-- begin --

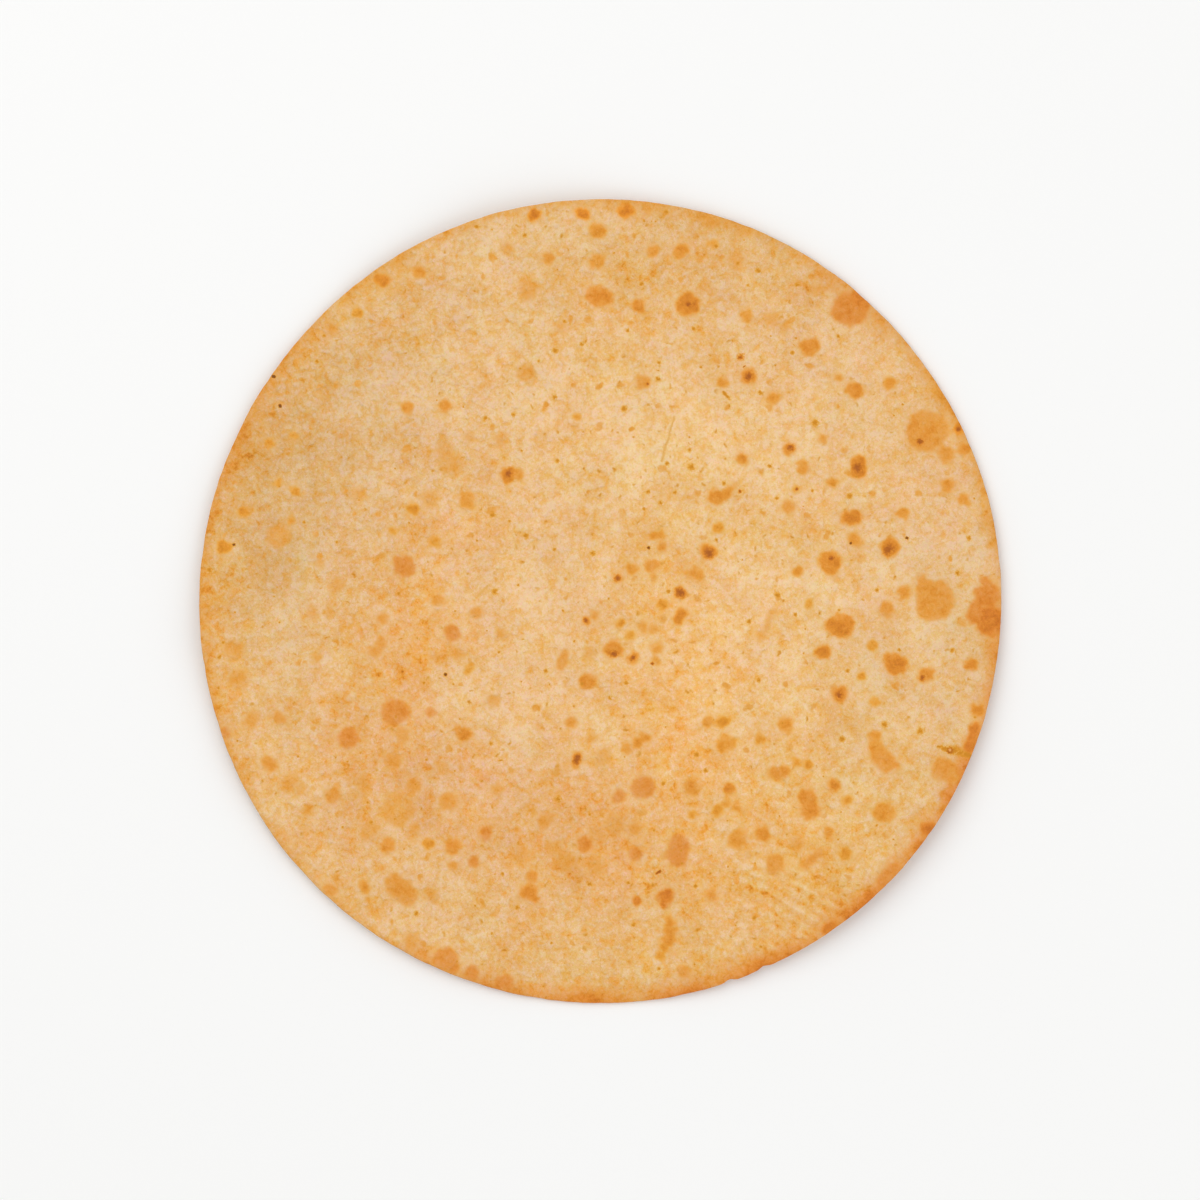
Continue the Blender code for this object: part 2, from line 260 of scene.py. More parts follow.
# Soft patches: middle, reach along x and y, and the look to add there. Their shares of light are partly
# painted shade and light from the tilt of the sheet: the strongest of them darken the left of the sheet.
PATCHES = (
    (4, -54, 36, 15, -0.2, 0, 0), (-47, -34, 17, 15, -0.2, -0.035, 0), (0, -86, 40, 8, -0.1, 0.02, -0.015),
    (-85, 6, 11, 34, -0.24, 0.01, 0.04), (-64, 6, 18, 18, 0.14, 0, -0.02), (-72, 40, 12, 16, -0.13, 0, 0),
    (77, 14, 14, 18, 0.25, -0.015, 0), (74, -16, 14, 16, 0.13, -0.01, -0.02), (14, 2, 9, 9, -0.16, 0, 0.05),
    (-45, -6, 13, 20, -0.25, -0.015, 0.035), (2, 70, 16, 11, -0.12, 0.02, 0), (-2, 83, 16, 7, 0.09, 0, 0),
    (22, 72, 20, 11, -0.07, -0.01, 0), (-22, 52, 26, 18, 0.07, 0, 0), (-46, 42, 14, 16, 0.13, 0, 0),
    (12, 35, 24, 12, 0.1, 0.01, 0.04), (34, 34, 22, 10, 0.07, 0, 0.02),
    (-14, 0, 12, 24, 0.1, -0.015, 0.015), (-28, -26, 16, 14, 0.17, 0, 0.01),
    (42, 2, 14, 14, 0.07, 0.01, 0.03), (-72, -14, 10, 8, 0.12, 0, 0), (-22, 76, 14, 9, 0.11, 0, -0.01),
    (-33, 64, 10, 9, 0, 0, -0.04), (-32, -68, 14, 8, 0.09, 0, 0), (52, 58, 14, 14, 0.14, -0.02, 0),
    (40, -50, 24, 20, -0.13, 0, 0.01), (32, -48, 8, 8, 0.14, -0.01, 0), (48, -16, 10, 9, 0.1, 0, 0),
    (49, -65, 12, 9, -0.18, 0.02, 0), (-16, -65, 11, 9, -0.1, 0, 0), (18, -30, 10, 12, -0.12, 0, 0.04),
    (-48, 66, 12, 8, -0.04, 0, -0.02), (-24, -46, 30, 16, 0, -0.048, -0.02),
    (-45, 48, 48, 38, -0.025, 0, 0), (-38, 14, 14, 24, 0, -0.025, 0.02), (22, 22, 24, 18, 0, 0.02, 0),
    (0, 48, 34, 12, 0.06, 0, 0.01), (54, -46, 20, 24, 0, 0.038, 0), (2, -54, 12, 14, 0, -0.03, 0),
    (79, 28, 9, 14, -0.1, -0.03, 0), (82, 8, 10, 14, 0, 0, -0.02), (64, -46, 9, 9, 0, 0, -0.02),
    (30, -84, 26, 8, -0.09, 0.03, 0.02), (-78, 14, 17, 26, 0, 0.01, -0.115), (-58, 40, 26, 26, 0, 0, -0.1),
    (22, -12, 18, 18, 0, 0, 0.08), (84, -10, 10, 40, 0, 0.03, -0.025), (62, -26, 12, 14, 0, 0, -0.04),
    (20, 84, 50, 12, 0, 0, -0.05), (40, 70, 24, 14, 0, 0, -0.025), (24, -46, 34, 26, 0, 0, 0.055),
    (-82, -30, 7, 10, -0.08, 0, 0), (40, 30, 14, 10, 0, 0, 0.02),
)
# Where the skin is more pebbly: middle, reach along x and y, and by what share. There the lumps stand
# higher and tint more, which paints shade into the hollows between them.
PEBBLY_PATCHES = ((-45, 48, 48, 38, 0.35),)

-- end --

=== Task objective ===
Write out each line of the data above again, exactly as given.

=== The solution ===
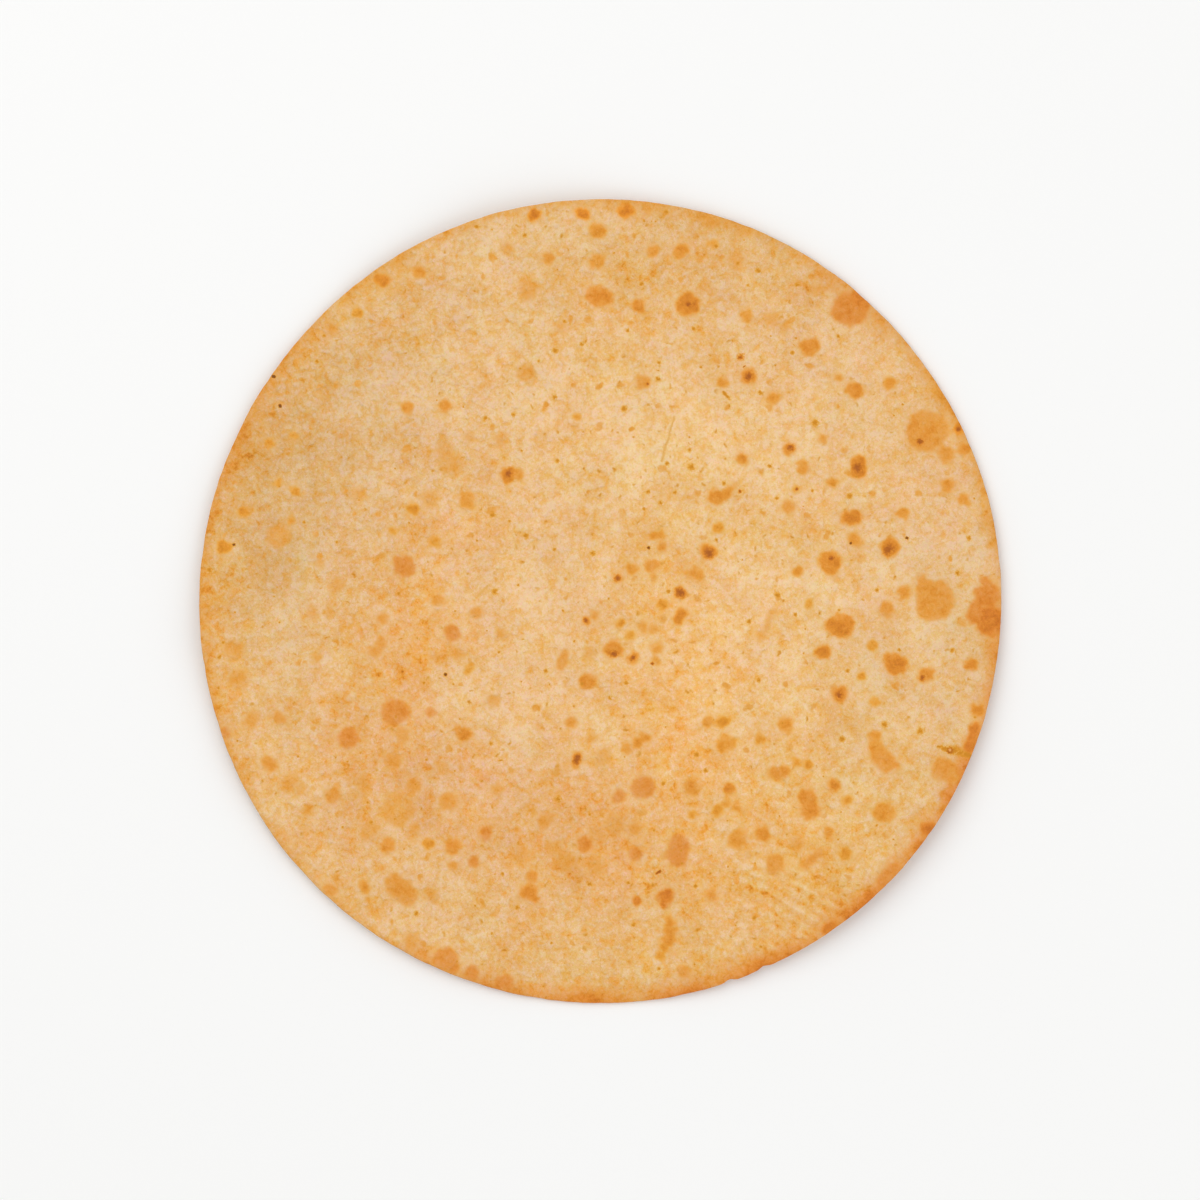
Continue the Blender code for this object: part 2, from line 260 of scene.py. More parts follow.
# Soft patches: middle, reach along x and y, and the look to add there. Their shares of light are partly
# painted shade and light from the tilt of the sheet: the strongest of them darken the left of the sheet.
PATCHES = (
    (4, -54, 36, 15, -0.2, 0, 0), (-47, -34, 17, 15, -0.2, -0.035, 0), (0, -86, 40, 8, -0.1, 0.02, -0.015),
    (-85, 6, 11, 34, -0.24, 0.01, 0.04), (-64, 6, 18, 18, 0.14, 0, -0.02), (-72, 40, 12, 16, -0.13, 0, 0),
    (77, 14, 14, 18, 0.25, -0.015, 0), (74, -16, 14, 16, 0.13, -0.01, -0.02), (14, 2, 9, 9, -0.16, 0, 0.05),
    (-45, -6, 13, 20, -0.25, -0.015, 0.035), (2, 70, 16, 11, -0.12, 0.02, 0), (-2, 83, 16, 7, 0.09, 0, 0),
    (22, 72, 20, 11, -0.07, -0.01, 0), (-22, 52, 26, 18, 0.07, 0, 0), (-46, 42, 14, 16, 0.13, 0, 0),
    (12, 35, 24, 12, 0.1, 0.01, 0.04), (34, 34, 22, 10, 0.07, 0, 0.02),
    (-14, 0, 12, 24, 0.1, -0.015, 0.015), (-28, -26, 16, 14, 0.17, 0, 0.01),
    (42, 2, 14, 14, 0.07, 0.01, 0.03), (-72, -14, 10, 8, 0.12, 0, 0), (-22, 76, 14, 9, 0.11, 0, -0.01),
    (-33, 64, 10, 9, 0, 0, -0.04), (-32, -68, 14, 8, 0.09, 0, 0), (52, 58, 14, 14, 0.14, -0.02, 0),
    (40, -50, 24, 20, -0.13, 0, 0.01), (32, -48, 8, 8, 0.14, -0.01, 0), (48, -16, 10, 9, 0.1, 0, 0),
    (49, -65, 12, 9, -0.18, 0.02, 0), (-16, -65, 11, 9, -0.1, 0, 0), (18, -30, 10, 12, -0.12, 0, 0.04),
    (-48, 66, 12, 8, -0.04, 0, -0.02), (-24, -46, 30, 16, 0, -0.048, -0.02),
    (-45, 48, 48, 38, -0.025, 0, 0), (-38, 14, 14, 24, 0, -0.025, 0.02), (22, 22, 24, 18, 0, 0.02, 0),
    (0, 48, 34, 12, 0.06, 0, 0.01), (54, -46, 20, 24, 0, 0.038, 0), (2, -54, 12, 14, 0, -0.03, 0),
    (79, 28, 9, 14, -0.1, -0.03, 0), (82, 8, 10, 14, 0, 0, -0.02), (64, -46, 9, 9, 0, 0, -0.02),
    (30, -84, 26, 8, -0.09, 0.03, 0.02), (-78, 14, 17, 26, 0, 0.01, -0.115), (-58, 40, 26, 26, 0, 0, -0.1),
    (22, -12, 18, 18, 0, 0, 0.08), (84, -10, 10, 40, 0, 0.03, -0.025), (62, -26, 12, 14, 0, 0, -0.04),
    (20, 84, 50, 12, 0, 0, -0.05), (40, 70, 24, 14, 0, 0, -0.025), (24, -46, 34, 26, 0, 0, 0.055),
    (-82, -30, 7, 10, -0.08, 0, 0), (40, 30, 14, 10, 0, 0, 0.02),
)
# Where the skin is more pebbly: middle, reach along x and y, and by what share. There the lumps stand
# higher and tint more, which paints shade into the hollows between them.
PEBBLY_PATCHES = ((-45, 48, 48, 38, 0.35),)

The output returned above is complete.